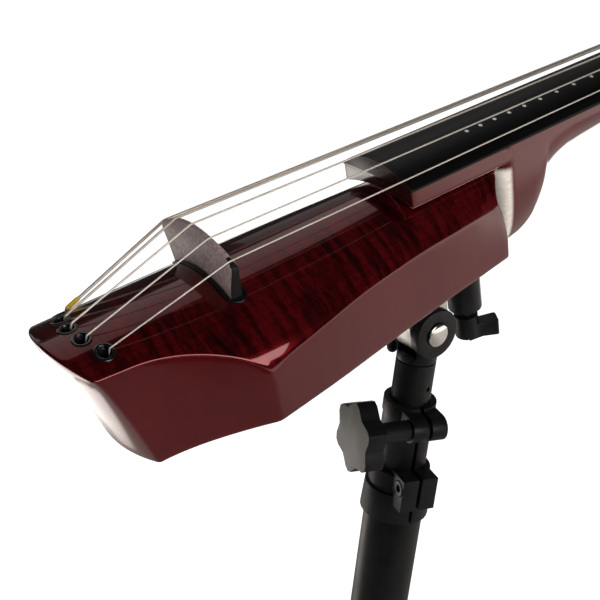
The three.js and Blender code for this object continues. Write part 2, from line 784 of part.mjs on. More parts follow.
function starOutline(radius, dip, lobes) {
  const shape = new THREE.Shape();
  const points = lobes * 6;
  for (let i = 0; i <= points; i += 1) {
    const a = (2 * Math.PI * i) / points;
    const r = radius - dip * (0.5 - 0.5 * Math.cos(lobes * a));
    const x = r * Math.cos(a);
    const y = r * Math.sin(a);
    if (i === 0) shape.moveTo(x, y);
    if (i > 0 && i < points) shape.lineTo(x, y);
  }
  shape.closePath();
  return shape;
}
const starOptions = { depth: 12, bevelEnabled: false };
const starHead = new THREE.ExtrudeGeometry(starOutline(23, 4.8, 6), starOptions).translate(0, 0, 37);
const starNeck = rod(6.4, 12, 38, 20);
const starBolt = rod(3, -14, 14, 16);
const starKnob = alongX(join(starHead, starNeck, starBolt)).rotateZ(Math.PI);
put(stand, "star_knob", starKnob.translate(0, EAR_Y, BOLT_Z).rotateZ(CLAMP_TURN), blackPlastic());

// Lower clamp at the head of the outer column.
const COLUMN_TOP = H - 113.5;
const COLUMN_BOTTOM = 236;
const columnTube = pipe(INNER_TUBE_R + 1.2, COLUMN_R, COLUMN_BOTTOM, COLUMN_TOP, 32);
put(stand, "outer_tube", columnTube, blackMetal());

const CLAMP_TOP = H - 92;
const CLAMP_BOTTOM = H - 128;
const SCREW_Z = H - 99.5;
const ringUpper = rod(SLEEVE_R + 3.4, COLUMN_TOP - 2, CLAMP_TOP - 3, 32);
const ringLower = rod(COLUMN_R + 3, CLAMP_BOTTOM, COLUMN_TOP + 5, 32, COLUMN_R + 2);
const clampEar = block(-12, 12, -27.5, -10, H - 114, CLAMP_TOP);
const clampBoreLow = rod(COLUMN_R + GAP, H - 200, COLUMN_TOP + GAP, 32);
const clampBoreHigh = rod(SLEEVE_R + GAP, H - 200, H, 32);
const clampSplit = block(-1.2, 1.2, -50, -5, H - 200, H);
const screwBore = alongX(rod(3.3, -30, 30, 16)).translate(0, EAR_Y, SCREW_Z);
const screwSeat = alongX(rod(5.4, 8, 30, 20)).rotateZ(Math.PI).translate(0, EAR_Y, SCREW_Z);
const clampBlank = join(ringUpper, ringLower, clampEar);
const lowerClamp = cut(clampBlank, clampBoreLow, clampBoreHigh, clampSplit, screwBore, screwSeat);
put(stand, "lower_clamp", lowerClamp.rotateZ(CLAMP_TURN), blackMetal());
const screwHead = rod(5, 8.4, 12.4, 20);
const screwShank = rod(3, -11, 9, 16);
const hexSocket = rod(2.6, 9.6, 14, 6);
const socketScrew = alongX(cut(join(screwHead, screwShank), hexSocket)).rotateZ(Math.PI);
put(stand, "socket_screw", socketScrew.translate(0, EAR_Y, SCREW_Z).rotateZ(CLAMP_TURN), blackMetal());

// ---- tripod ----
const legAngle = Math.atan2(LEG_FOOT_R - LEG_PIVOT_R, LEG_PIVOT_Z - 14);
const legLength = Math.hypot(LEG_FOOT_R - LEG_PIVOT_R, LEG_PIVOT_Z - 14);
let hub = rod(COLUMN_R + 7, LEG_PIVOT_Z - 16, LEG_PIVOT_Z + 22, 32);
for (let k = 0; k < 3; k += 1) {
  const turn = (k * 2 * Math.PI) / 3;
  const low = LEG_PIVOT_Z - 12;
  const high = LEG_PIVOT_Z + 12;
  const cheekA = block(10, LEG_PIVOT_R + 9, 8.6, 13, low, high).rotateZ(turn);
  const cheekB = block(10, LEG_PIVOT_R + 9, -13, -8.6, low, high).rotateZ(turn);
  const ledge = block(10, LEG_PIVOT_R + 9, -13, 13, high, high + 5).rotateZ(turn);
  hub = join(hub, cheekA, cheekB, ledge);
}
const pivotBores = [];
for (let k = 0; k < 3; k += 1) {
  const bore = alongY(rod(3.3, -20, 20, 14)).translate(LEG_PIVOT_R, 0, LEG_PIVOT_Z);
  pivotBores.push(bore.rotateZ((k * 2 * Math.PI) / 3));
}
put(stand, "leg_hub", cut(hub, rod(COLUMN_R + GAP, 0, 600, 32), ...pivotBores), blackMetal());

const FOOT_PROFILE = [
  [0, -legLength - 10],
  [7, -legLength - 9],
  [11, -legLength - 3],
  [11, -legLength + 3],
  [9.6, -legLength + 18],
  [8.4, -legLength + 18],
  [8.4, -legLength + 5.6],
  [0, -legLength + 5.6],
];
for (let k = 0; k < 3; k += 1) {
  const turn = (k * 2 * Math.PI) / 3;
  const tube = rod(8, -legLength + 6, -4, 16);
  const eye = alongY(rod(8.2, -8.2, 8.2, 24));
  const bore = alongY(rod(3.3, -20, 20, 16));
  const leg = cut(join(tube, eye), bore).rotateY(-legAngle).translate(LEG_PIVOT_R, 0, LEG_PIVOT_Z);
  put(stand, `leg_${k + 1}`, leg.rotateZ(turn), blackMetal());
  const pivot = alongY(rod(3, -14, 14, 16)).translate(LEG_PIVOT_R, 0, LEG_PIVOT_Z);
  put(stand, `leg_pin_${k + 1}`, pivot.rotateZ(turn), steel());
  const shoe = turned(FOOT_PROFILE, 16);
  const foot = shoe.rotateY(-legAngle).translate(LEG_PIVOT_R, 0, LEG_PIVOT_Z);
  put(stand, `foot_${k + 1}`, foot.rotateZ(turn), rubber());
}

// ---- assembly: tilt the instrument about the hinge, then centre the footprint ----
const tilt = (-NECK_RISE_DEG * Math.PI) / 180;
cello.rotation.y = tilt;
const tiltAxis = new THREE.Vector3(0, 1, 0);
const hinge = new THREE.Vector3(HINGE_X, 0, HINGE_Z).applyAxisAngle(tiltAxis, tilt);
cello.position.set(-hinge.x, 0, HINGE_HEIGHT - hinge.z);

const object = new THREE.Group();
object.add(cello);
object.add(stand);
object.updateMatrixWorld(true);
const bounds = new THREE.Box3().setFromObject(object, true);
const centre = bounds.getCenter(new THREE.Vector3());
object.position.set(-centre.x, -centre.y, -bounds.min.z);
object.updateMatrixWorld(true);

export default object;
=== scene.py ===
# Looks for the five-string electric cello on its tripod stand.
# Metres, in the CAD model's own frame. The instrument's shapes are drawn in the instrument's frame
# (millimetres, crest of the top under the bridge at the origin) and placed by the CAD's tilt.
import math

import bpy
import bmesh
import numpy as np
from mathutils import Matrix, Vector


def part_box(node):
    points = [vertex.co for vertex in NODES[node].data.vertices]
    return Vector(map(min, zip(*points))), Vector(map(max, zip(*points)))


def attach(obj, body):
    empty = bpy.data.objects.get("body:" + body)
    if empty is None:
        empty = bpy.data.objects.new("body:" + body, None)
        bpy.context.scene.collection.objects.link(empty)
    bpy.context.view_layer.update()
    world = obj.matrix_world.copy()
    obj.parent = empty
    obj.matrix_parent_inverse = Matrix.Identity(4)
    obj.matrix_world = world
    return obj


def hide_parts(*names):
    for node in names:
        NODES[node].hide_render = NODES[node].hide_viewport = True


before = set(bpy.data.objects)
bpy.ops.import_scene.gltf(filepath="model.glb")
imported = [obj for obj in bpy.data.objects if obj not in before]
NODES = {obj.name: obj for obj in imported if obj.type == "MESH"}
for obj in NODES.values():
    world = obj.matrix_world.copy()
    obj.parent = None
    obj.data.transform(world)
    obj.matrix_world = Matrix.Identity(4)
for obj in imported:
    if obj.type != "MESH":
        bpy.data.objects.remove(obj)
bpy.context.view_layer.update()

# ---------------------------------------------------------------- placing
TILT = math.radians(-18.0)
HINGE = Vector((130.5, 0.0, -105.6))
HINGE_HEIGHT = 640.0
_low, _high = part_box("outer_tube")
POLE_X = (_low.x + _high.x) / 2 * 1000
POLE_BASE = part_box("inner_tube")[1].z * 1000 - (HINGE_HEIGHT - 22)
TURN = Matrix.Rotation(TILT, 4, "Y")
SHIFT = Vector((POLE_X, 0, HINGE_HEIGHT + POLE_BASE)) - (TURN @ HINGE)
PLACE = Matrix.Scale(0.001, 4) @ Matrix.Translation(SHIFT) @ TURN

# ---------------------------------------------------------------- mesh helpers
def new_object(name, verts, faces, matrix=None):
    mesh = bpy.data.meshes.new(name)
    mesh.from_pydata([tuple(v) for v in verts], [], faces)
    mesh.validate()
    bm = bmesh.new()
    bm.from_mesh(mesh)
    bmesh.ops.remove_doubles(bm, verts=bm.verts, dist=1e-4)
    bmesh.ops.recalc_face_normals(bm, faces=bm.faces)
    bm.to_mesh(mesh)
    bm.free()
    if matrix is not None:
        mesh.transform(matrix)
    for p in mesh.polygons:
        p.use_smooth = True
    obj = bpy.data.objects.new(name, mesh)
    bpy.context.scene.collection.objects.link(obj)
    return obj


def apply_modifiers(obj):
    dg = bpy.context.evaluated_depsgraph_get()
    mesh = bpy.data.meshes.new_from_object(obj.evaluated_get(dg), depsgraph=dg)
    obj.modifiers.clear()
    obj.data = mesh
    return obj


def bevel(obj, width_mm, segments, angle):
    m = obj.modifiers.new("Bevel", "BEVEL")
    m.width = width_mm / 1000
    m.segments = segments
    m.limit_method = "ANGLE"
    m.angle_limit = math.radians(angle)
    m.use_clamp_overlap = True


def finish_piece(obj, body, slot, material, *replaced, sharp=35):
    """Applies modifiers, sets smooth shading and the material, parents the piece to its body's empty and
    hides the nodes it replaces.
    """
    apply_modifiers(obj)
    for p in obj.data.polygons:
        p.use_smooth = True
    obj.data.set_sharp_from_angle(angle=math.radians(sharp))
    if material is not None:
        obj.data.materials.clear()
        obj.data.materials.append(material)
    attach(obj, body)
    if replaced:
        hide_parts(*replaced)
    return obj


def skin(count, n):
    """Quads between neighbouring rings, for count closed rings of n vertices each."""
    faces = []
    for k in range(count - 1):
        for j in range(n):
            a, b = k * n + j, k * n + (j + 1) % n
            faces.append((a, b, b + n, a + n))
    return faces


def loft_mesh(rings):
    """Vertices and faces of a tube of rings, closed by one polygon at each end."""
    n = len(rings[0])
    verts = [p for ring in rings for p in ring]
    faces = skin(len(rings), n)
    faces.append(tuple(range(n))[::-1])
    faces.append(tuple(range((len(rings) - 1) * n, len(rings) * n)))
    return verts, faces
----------
#### Given problem
Exactly the lines from the line containing "obj.matrix_world = Matrix.Identity(4)" to the line containing "PLACE = Matrix.Scale(0.001, 4)", both included, are to be set down; no other line belongs in the answer.

#### Task result
    obj.matrix_world = Matrix.Identity(4)
for obj in imported:
    if obj.type != "MESH":
        bpy.data.objects.remove(obj)
bpy.context.view_layer.update()

# ---------------------------------------------------------------- placing
TILT = math.radians(-18.0)
HINGE = Vector((130.5, 0.0, -105.6))
HINGE_HEIGHT = 640.0
_low, _high = part_box("outer_tube")
POLE_X = (_low.x + _high.x) / 2 * 1000
POLE_BASE = part_box("inner_tube")[1].z * 1000 - (HINGE_HEIGHT - 22)
TURN = Matrix.Rotation(TILT, 4, "Y")
SHIFT = Vector((POLE_X, 0, HINGE_HEIGHT + POLE_BASE)) - (TURN @ HINGE)
PLACE = Matrix.Scale(0.001, 4) @ Matrix.Translation(SHIFT) @ TURN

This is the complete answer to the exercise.